- [The task]: Every record below should be printed exactly as it appears.

#####

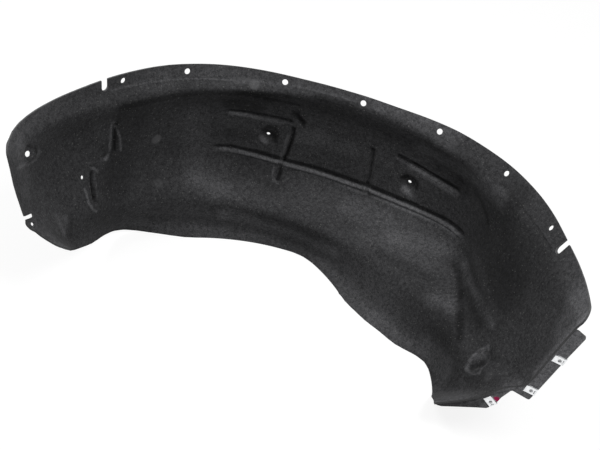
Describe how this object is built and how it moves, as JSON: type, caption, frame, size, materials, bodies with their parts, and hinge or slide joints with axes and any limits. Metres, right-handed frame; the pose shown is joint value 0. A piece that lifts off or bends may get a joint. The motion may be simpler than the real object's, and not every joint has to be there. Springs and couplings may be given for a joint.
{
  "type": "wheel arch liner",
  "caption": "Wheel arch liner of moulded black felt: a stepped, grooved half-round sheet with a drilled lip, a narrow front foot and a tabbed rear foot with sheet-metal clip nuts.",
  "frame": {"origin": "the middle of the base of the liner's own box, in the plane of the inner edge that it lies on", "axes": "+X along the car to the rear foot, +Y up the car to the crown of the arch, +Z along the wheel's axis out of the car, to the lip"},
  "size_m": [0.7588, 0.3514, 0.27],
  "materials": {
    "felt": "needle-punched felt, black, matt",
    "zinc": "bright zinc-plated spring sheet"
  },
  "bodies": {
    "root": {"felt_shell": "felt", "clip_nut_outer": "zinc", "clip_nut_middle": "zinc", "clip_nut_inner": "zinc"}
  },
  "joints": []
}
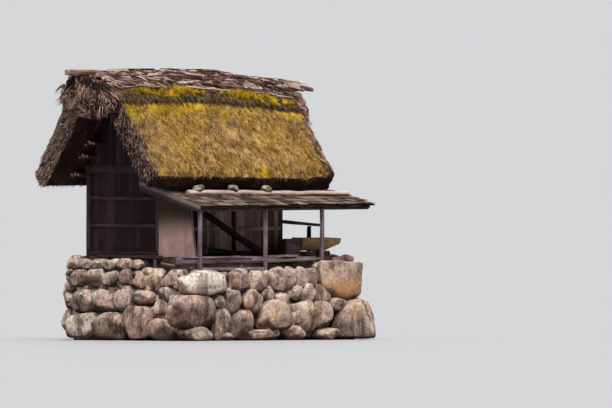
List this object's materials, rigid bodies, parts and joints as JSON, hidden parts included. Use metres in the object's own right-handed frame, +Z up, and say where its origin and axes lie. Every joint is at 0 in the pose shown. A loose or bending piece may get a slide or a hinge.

#####

- [Worked solution]:
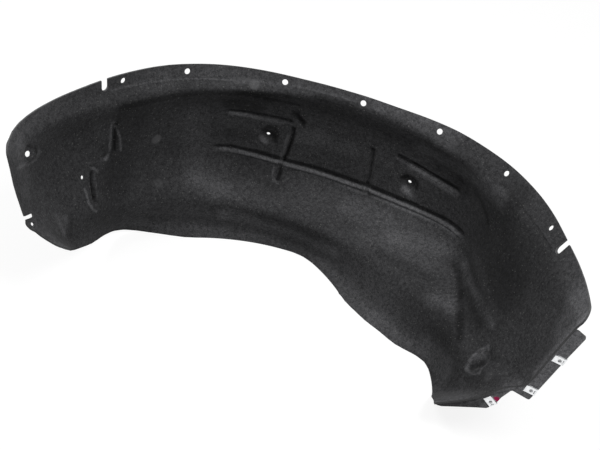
Describe how this object is built and how it moves, as JSON: type, caption, frame, size, materials, bodies with their parts, and hinge or slide joints with axes and any limits. Metres, right-handed frame; the pose shown is joint value 0. A piece that lifts off or bends may get a joint. The motion may be simpler than the real object's, and not every joint has to be there. Springs and couplings may be given for a joint.
{
  "type": "wheel arch liner",
  "caption": "Wheel arch liner of moulded black felt: a stepped, grooved half-round sheet with a drilled lip, a narrow front foot and a tabbed rear foot with sheet-metal clip nuts.",
  "frame": {"origin": "the middle of the base of the liner's own box, in the plane of the inner edge that it lies on", "axes": "+X along the car to the rear foot, +Y up the car to the crown of the arch, +Z along the wheel's axis out of the car, to the lip"},
  "size_m": [0.7588, 0.3514, 0.27],
  "materials": {
    "felt": "needle-punched felt, black, matt",
    "zinc": "bright zinc-plated spring sheet"
  },
  "bodies": {
    "root": {"felt_shell": "felt", "clip_nut_outer": "zinc", "clip_nut_middle": "zinc", "clip_nut_inner": "zinc"}
  },
  "joints": []
}
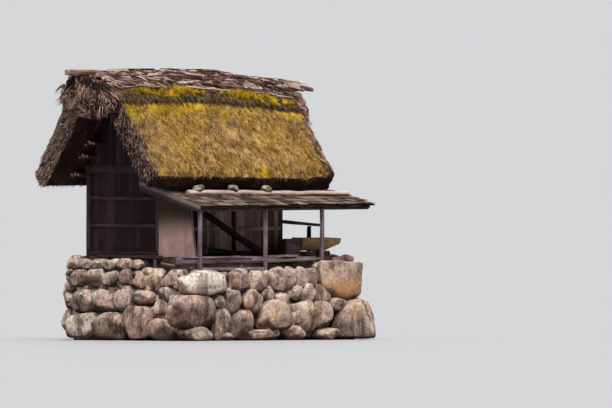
List this object's materials, rigid bodies, parts and joints as JSON, hidden parts included. Use metres in the object's own right-handed frame, +Z up, and say where its origin and axes lie. Every joint is at 0 in the pose shown. A loose or bending piece may get a slide or a hinge.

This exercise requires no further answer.